▶ **Data lines**:
########################################

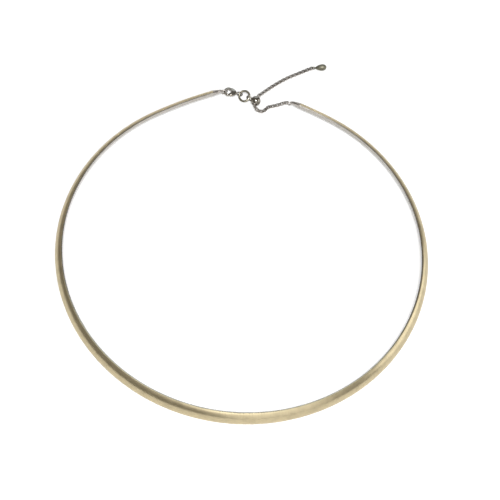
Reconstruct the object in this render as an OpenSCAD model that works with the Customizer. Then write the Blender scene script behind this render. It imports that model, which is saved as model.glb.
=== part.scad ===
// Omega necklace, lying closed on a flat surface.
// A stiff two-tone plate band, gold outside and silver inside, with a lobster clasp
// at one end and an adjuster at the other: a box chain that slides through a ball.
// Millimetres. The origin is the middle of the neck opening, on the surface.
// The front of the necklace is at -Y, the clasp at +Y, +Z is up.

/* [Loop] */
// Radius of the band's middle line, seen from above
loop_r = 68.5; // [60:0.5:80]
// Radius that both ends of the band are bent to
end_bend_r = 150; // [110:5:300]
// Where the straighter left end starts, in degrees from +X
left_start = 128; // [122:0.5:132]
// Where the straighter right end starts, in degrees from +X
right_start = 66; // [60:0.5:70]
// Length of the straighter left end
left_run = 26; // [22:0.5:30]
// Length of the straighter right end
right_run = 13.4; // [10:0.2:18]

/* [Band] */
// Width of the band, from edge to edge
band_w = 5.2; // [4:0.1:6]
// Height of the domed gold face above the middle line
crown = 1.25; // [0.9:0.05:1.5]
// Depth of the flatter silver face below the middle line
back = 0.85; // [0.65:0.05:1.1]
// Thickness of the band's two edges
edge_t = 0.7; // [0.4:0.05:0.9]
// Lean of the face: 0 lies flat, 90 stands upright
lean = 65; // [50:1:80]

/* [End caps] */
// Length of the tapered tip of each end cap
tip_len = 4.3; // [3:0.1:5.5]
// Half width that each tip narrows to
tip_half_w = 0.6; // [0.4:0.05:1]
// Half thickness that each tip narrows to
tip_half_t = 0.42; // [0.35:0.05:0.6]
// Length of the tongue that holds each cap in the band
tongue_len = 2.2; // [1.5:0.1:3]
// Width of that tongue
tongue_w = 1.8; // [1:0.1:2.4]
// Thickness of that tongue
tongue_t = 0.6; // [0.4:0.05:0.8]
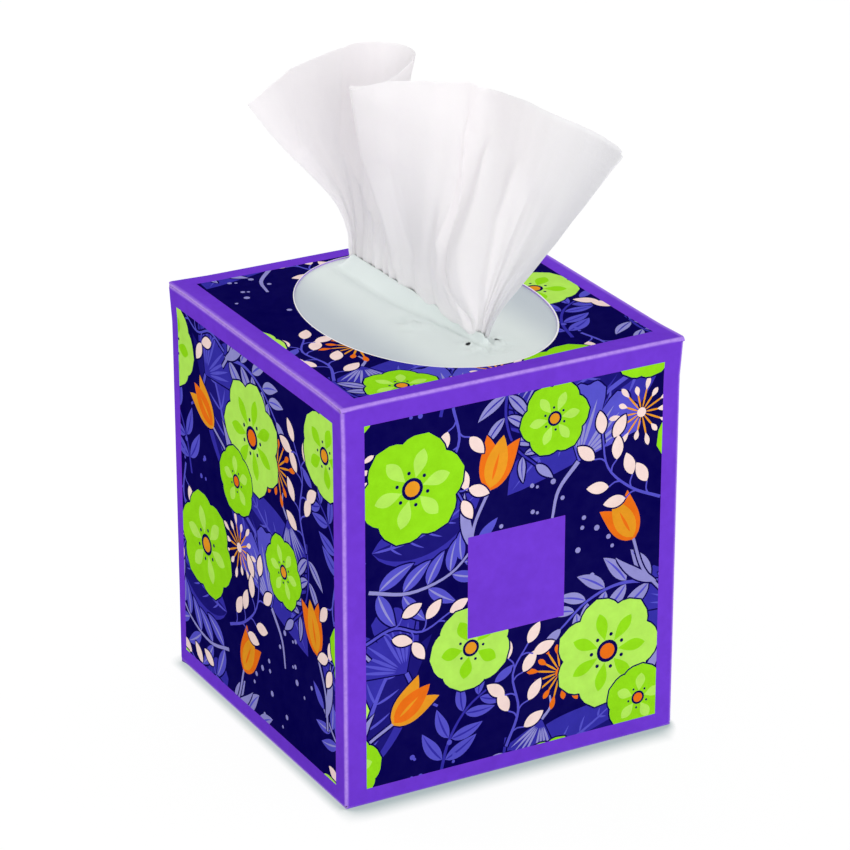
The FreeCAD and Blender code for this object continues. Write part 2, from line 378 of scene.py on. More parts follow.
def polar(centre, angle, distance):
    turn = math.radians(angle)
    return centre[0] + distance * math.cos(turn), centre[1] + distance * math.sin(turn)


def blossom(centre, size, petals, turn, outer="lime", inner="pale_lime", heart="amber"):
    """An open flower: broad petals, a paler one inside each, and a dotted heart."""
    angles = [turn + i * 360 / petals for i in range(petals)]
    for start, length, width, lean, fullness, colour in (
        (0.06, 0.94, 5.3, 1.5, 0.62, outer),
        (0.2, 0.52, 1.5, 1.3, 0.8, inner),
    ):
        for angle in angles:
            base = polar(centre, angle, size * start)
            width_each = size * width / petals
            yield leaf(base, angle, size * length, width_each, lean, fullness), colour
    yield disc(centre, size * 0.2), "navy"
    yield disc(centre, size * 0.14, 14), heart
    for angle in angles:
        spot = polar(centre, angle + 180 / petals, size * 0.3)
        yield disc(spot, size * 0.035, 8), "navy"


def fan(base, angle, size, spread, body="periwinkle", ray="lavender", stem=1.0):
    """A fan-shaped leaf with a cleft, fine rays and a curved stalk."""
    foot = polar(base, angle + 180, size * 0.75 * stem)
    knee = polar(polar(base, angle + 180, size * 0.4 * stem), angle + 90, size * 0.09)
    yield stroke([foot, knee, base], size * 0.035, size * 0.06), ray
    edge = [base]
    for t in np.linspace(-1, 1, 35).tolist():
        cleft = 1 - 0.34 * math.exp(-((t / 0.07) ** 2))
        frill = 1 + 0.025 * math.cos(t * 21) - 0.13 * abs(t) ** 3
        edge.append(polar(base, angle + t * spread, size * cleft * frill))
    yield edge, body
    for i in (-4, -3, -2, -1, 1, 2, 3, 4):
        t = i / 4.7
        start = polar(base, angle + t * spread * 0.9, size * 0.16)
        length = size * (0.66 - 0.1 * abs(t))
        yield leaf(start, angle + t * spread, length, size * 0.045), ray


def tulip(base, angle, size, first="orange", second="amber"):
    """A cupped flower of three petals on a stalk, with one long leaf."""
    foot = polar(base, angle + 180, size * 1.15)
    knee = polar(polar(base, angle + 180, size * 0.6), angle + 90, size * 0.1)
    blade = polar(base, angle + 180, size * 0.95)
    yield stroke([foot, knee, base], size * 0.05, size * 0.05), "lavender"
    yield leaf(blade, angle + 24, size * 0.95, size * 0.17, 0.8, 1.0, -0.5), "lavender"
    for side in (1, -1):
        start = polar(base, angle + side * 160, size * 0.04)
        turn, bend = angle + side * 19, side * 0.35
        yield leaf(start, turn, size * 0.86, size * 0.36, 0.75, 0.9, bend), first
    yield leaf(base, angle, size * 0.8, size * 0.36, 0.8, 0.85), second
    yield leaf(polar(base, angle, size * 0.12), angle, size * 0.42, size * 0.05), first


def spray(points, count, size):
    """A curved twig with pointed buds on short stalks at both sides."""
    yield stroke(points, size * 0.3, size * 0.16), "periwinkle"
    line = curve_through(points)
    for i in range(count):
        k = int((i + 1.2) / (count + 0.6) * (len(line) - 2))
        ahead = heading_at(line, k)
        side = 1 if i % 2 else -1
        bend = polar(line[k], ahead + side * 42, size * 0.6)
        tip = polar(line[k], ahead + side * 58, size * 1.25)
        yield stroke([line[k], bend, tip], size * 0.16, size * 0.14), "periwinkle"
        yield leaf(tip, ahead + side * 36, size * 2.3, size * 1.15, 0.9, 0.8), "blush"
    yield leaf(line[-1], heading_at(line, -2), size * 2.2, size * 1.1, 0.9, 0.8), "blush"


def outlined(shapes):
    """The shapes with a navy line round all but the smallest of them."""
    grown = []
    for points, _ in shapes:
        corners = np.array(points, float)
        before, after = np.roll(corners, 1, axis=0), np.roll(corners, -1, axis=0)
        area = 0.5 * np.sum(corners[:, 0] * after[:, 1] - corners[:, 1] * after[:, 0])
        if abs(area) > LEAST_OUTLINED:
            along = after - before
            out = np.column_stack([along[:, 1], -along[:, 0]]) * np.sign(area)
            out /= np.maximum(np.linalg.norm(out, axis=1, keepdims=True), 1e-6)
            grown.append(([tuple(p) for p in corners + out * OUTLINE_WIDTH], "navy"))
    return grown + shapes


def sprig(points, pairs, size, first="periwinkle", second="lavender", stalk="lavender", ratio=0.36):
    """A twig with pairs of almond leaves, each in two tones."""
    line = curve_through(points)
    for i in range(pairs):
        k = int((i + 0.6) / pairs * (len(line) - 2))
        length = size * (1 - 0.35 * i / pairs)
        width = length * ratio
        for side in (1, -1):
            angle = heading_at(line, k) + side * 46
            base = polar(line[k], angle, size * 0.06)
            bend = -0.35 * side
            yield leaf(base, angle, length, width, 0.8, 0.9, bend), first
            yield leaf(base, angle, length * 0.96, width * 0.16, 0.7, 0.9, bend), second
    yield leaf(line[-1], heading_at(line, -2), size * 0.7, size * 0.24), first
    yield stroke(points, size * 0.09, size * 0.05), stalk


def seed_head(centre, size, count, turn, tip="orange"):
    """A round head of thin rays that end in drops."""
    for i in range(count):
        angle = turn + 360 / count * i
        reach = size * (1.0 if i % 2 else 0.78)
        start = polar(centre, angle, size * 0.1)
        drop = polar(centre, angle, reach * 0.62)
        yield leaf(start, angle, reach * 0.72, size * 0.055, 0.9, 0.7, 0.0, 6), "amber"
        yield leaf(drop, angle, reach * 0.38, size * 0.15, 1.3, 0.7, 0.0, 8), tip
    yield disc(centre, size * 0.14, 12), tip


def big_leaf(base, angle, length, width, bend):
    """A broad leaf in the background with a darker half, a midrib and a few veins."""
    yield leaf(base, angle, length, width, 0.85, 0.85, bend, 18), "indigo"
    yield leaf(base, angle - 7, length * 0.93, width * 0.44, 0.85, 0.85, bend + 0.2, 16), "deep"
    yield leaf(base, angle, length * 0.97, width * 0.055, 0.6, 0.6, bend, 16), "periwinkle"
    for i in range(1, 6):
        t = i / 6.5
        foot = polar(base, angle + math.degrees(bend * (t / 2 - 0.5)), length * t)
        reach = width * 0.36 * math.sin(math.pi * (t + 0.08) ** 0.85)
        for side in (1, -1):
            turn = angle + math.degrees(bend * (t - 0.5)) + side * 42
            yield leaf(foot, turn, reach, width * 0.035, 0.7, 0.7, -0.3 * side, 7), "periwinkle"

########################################

▶ **Task brief**:
Using the entries above, give again exactly the lines from the line holding "The FreeCAD and" through the line holding "return centre[0] +". Include both end lines and nothing else.

▶ **Full response**:
The FreeCAD and Blender code for this object continues. Write part 2, from line 378 of scene.py on. More parts follow.
def polar(centre, angle, distance):
    turn = math.radians(angle)
    return centre[0] + distance * math.cos(turn), centre[1] + distance * math.sin(turn)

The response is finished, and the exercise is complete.